The Department of Engineering at Cambridge University is one of the largest engineering departments in the UK. It covers all branches of engineering, with particular interests in aerodynamics, turbomachinery, acoustics and combustion. The University of Cambridge is consistently ranked among the UK’s top academic institutions. The Department’s continued commitment to Equality and Diversity has been recognised by a silver Athena SWAN Award
in 2017.
Division A, which hosts the work associated with this proposal, is the Department’s centre for all research and teaching in fluid mechanics and turbomachinery.
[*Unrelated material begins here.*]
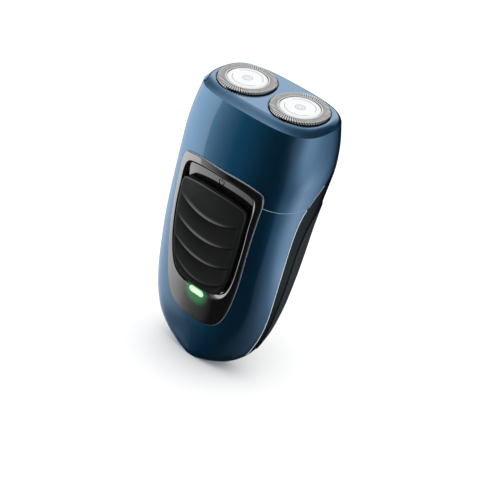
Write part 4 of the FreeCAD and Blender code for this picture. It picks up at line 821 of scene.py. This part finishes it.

It is headed by Professor of Aerodynamics, Holger Babinsky, and contains 30 academics, around 60 research and administrative staff and well over 100 postgraduate students. The Division contributes to the undergraduate engineering syllabus for all disciplines and houses the University’s graduate programmes in Turbomachinery (Centre for Doctoral Training in Future Propulsion and Power), Energy (taught MPhil in Energy Technologies) and Nuclear Engineering (taught MPhil). The Energy, Fluids and Turbomachinery Division also hosts “The University Gas Turbine Partnership” (UGTP), which is a collaboration between the University of Cambridge and Rolls-Royce. Its remit is to provide an integrated approach to the fluid mechanics and thermodynamics of gas turbines, compression and other systems critical to Rolls-Royce by linking research in the areas of turbomachinery, aerodynamics, noise and vibration, combustion, heat transfer and advanced cycles. Its research programme involves over 75 staff and graduate students. There are similar close long-term collaborations in thermofluids with other industrial partners, namely Mitsubishi Heavy Industries, Siemens and Dyson.